I was going to ask whether any kind of job training might help re-start your career path, but I don't think that will help. If you play victim at home then you probably play victim at work.
Where in any of this is the male strength, leadership and security that will make your wife want to follow you? Or your co-workers want to follow you? Getting angry, withdrawing, sulking and waiting for your wife to rescue you is not the answer.
I'm being tough on you but you asked for it. Now show how you can be a leader and start practicing the example you need to show your wife - how to examine and fix your faults and take responsibility for your actions. You want her to do this, right? Don't make me come back at you because you can't bring yourself to do what you ask of a woman.

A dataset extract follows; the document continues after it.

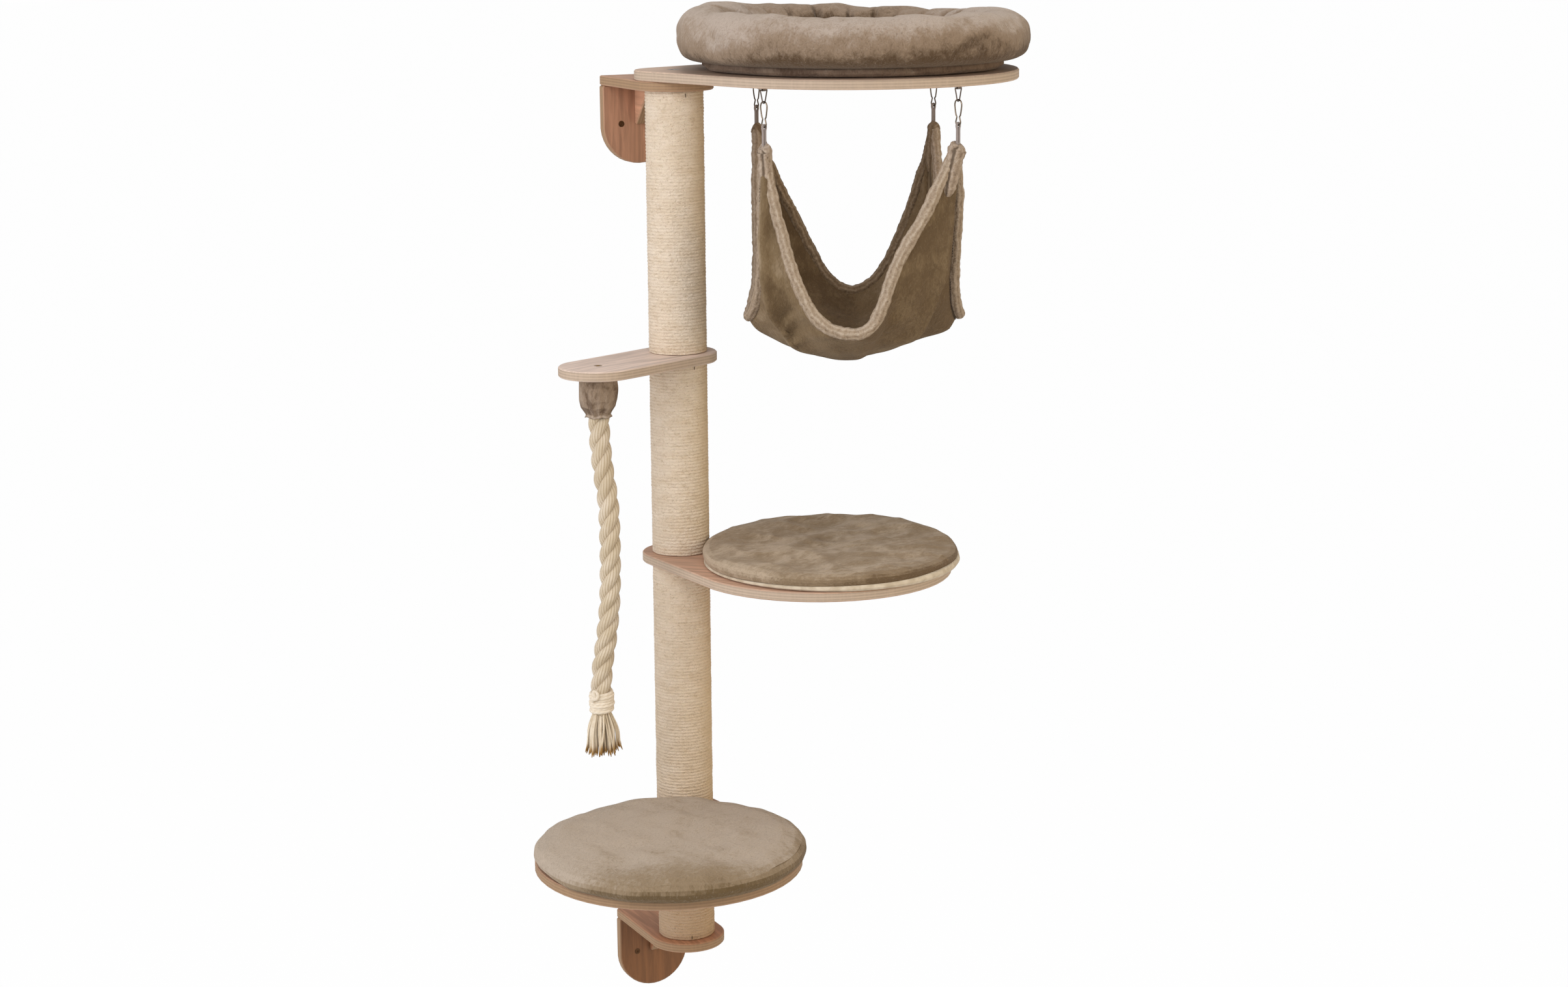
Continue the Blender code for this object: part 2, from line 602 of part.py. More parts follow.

That was supposed to read "I get all kinds of placating from you."
Seeing your reply to Corri I am sure you have NOT tried everything to repair your marriage. Honesty, sincerity and vulnerability are not in your vocabulary. Revenge and control seem to be your main tools.
If your wife is seeing someone else, then you are going to have to turn yourself around. Like Corri says, I don't see how your W can't at least have found a sympathetic man to talk to. If you were truly ready to walk away from this marriage you would not be anywhere near this angry, you would be resigned to the fact and you would just do it.
What I see is a man who is hurt and scared of losinng his wife, and embarrassed to admit that he may have already lost her. That doesn't mean you can't get her back, but you first need to drop the theatrics and admit to yourself that this is what you really want. If so, you need to set out to accomplish that, take on your reforms and make your plan on your own initiative and stop waiting for someone else (like your W) to do it for you.